If the same sign for the same person was drawn in different charters and by different scribes from sometimes distant production centres, how did the scribes remember the signs? [FIG. 3, 4]
It was important enough to remember dignities’ signs, those of kings, noblemen, and bishops. What about laity signs? It is difficult to believe they had some sort of catalogue with signatures, as they had models for commonly used types or charters (the Formulae Visigothicae for writing wills, title-deeds, sales, etc.) when developing their written practices in the earliest centuries of the Middle Ages, the time when even the royal chanceries were still not yet organised. It can only be suggested that scribes, as they did when looking for models for writing their documents, turned to previous charters kept in the archives of the institutions they were working for to find the correct design.
Why did people need a personal sign?
How important was it for these people to have their own unique and distinctive design?
For common people, in the early Middle Ages in the Iberian Peninsula, to have a sign individualising each one of the long lists of Petrus, Martinus or Pelagius that are found again and again in the charters was, without doubt, useful. The double-name system — the use of patronymic — did not start to be common until the second half of the 10th century, and, even then, the combination of Christian name + nomen paternum must be always considered with extreme caution because of the possible repetition every two generations until the fossilisation of the patronymic into a family name in the mid-to-late 13thcentury. Thus, the sign was indeed useful!
Speaking of kings, the marketing tool which was the sign is more obvious. The Royals kept their family sign, with each member progressively adding some modifications. In other cases, when the dynasty or the name of the king changed or when they wanted to be detached from the previous kings for some reason, they made a new one. Their personal scribes designed these signs for them, most probably preserving the tradition of signatures, and we all know how important the sign of the king was. See, very briefly, its evolution:
1) King of Leon
2) King of Castile
3) King of Leon + Castile
Some useful basic references
- P. Chiesa, L. Pinelli (coords.), Gli autografi medievali, Spoleto-Firenze 1994.

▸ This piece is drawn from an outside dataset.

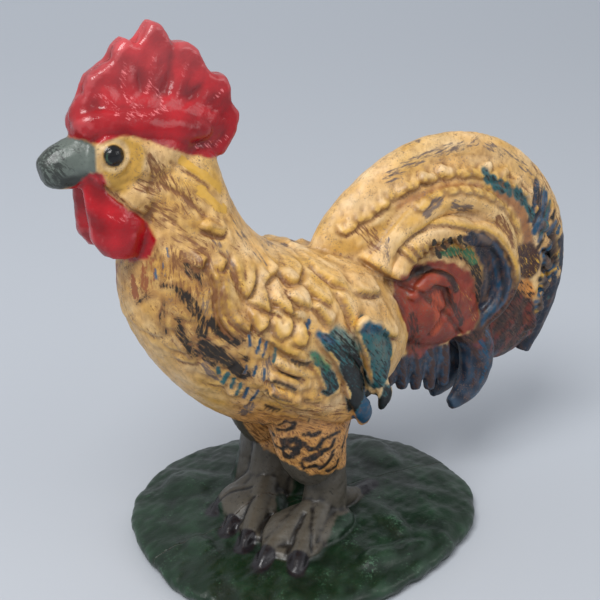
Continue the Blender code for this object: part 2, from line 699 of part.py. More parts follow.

- J. A. Fernández Flórez, La elaboración de los documentos en los reinos hispánicos occidentales, Burgos 2002.
- C. Mendo Carmona, “La suscripción altomedieval”, Signo 4 (1997): 207-229.
- P. Rück (coord.), Graphische Symbole in mittelalterlichen Urkunden, Stuttgart 1996.
- C. Sáez, A. García Medina, “Los otros signos”, Cuaderno de Estudios Gallegos LI/117 (2004): 207-218.
- B.-M. Tock, Scribes, souscripteurs et témoins dans les actes privés en France (VIIe – début du XIIe siècle), Turnhout 2005.
These two posts, Signs and social status: signatures on Visigothic script charters (I) and (II), are an excerpt from the paper I presented last year at the 49th International Congress on Medieval Studies, Kalamazoo May 8-11: Signs and social status: semiotic study exploring the signatures on medieval charters (10th-12th centuries).